Das sorgt bei der Schweizer LGBTQIA+-Community (Abkürzung für: Lesbian, Gay, Bisexual, Transgender, Queer, Intersex und Asexual) für Wut und Beunruhigung.
Gegenüber Nau.ch sagt Roman Heggli von der Schwulenorganisation Pink Cross: «Zuckerberg unterwirft sich mit dieser Kehrtwende Trump.»
«Grosse Sorgen»
Es gehe dabei überhaupt nicht um die Meinungsäusserungsfreiheit, so Heggli. Stattdessen könnten nun «alle ungestraft gegen Minderheiten hetzen und Hass verbreiten».
Er betont: «Das muss alle besorgen, denen eine friedliche Gesellschaft am Herzen liegt.»
Junge Menschen sind noch stärker in digitalen Räumen unterwegs als andere Generationen. «Es macht mir grosse Sorgen, dass besonders Jugendliche diesem Hass ausgesetzt sind», sagt Heggli darum.
Schutz vor Hass im realen Alltag wird noch wichtiger
Das bedeute, so Heggli, «dass der Schutz vor Hass im realen Alltag noch wichtiger» werde. «Und, dass sich die Schulen und die Politik aktiv gegen Diskriminierung einsetzen und Massnahmen ergreifen müssen.»
Derselben Meinung ist auch Tabea Hässler vom «Schweizer LGBTIQ+ Panel» und der Universität Zürich.
«LGBTQIA+-Personen sehen sich zunehmend Diskriminierung, Stigmatisierung und Hassrede ausgesetzt. Das wirkt sich negativ auf ihre Gesundheit aus.»
Sie befürchtet: «Die neuen Moderations-Richtlinien des Mutterkonzerns Meta für Facebook und Instagram könnten diese negativen Auswirkungen noch verstärken.»
Ihr zufolge droht gar eine Zunahme des Online-Hasses.
Denn: «Wissenschaftliche Untersuchungen belegen, dass Anti-Diskriminierungs-Richtlinien die Verbreitung von Online-Hass und dessen negative Folgen verringern können.»
Eine Lockerung dieser Regelungen werde hingegen zu einer Zunahme von Online-Hass führen, so Hässler. Es sei entscheidend, solchen Hass zu bekämpfen.

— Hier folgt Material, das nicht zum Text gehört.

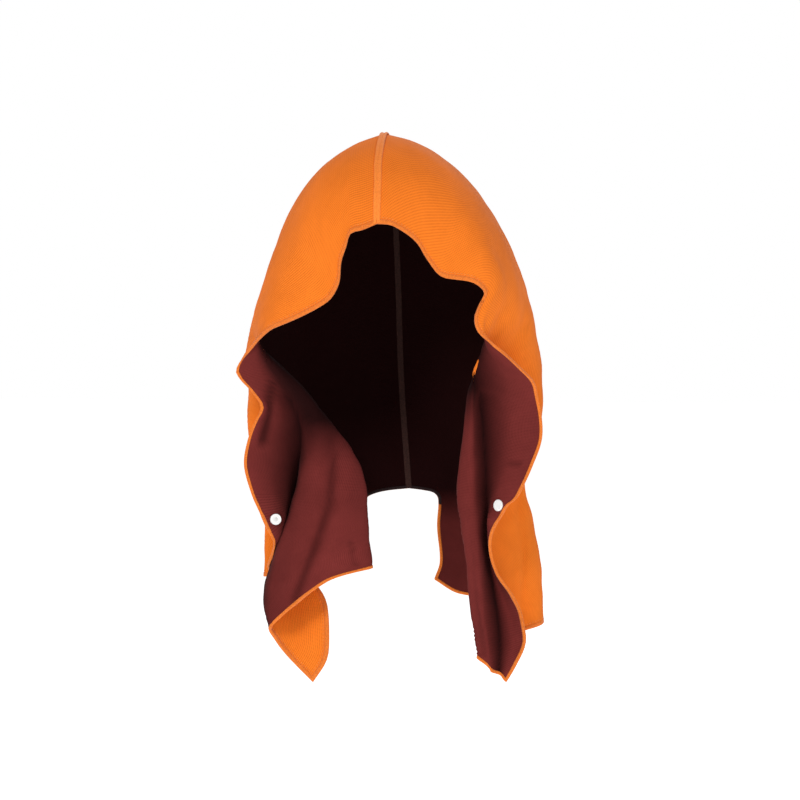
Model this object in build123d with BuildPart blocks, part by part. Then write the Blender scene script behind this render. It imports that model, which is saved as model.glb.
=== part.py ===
"""Two-layer knitted hood with long front tails, lined, edge-bound and closed by a snap at the chin.

Millimetres, +Z up, +X to the wearer's left, face opening towards -Y.  The origin is the inside of
the crown, where the hood sits on the head.  Each half of the hood is one panel of cloth.  Its
drape is given by lines that run down the cloth from the crown seam to the hem, in order from the
front edge round to the nape, and the cloth surface passes through all of them.
"""

from build123d import *
import os

OUTER_THICK = 1.0      # ribbed outer knit
LINING_THICK = 0.8     # smooth lining knit
BINDING_WIDTH = 4.5    # turned edge strip
BINDING_PROUD = 0.5    # how far the strip stands off each face
SEAM_WIDTH = 8.0       # raised seam over the crown
SEAM_PROUD = 1.4
TAPE_WIDTH = 6.5       # seam tape inside
TAPE_PROUD = 0.7
SPLIT_GAP = 2.0        # between the hood cloth and the tail cloth, which turn on each other

HOOD_ROWS = 16         # steps of the cloth net, crown seam to tail
TAIL_ROWS = 9          # steps of the cloth net, tail top to hem
CLOTH_COLUMNS = 26     # steps of the cloth net, front edge to rear edge

CAP_RADIUS = 6.2       # snap cap, the common 12.4 mm plastic size
CAP_THICK = 1.6
SOCKET_RADIUS = 5.8    # socket, and the disc that carries the stud
SOCKET_THICK = 2.8
DISC_THICK = 1.2
STUD_RADIUS = 2.1      # stud, and the hole that takes it
STUD_LENGTH = 2.2
POST_RADIUS = 1.3      # post through the cloth
SNAP_SEAT = 1.2        # room under an outer disc for the curve of the cloth
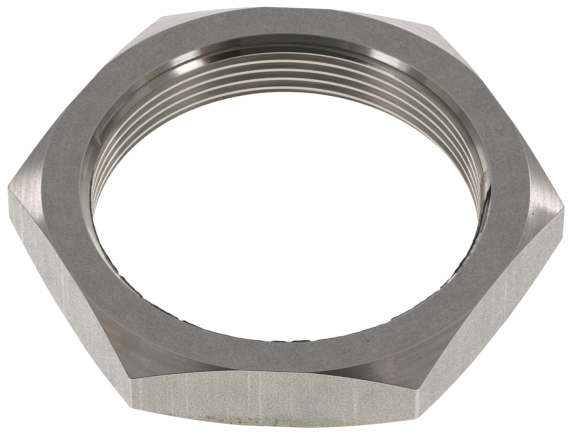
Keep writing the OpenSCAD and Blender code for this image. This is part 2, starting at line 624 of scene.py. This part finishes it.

Tue man dies nicht, könne das dank Algorithmen zu einer Polarisierung führen.
Besonders brisant: So könne Hass aus dem digitalen Raum in die reale Welt überschwappen.
Neue Meta-Guidelines «besorgniserregend»
Eine Meinung, die auch Alessandra Widmer von der Lesbenorganisation Schweiz teilt.
Sie sagt: «Die neuen Richtlinien von Meta sind äusserst besorgniserregend, da sie digitaler Hetze Vorschub leisten.»
Insbesondere, da die sozialen Medien für viele Mitglieder der LGBTQIA+-Community «ein wichtiger Zufluchtsort» seien. Dort würden sie sich austauschen, Vorbilder, Informationen und Zuspruch finden.
«Umso wichtiger ist es, dass LGBTQIA+-Menschen Angebote und Unterstützung jenseits der sozialen Medien finden», so Widmer. «Auch in der Schweiz.»
Es sei kein Zufall, dass gerade LGBTQIA+-Menschen und Personen mit Migrationshintergrund nun weniger Schutz erhalten würden.
Denn diese Personengruppen seien es, die unter der bevorstehenden Regierung von Donald Trump zahllosen Angriffen ausgesetzt seien.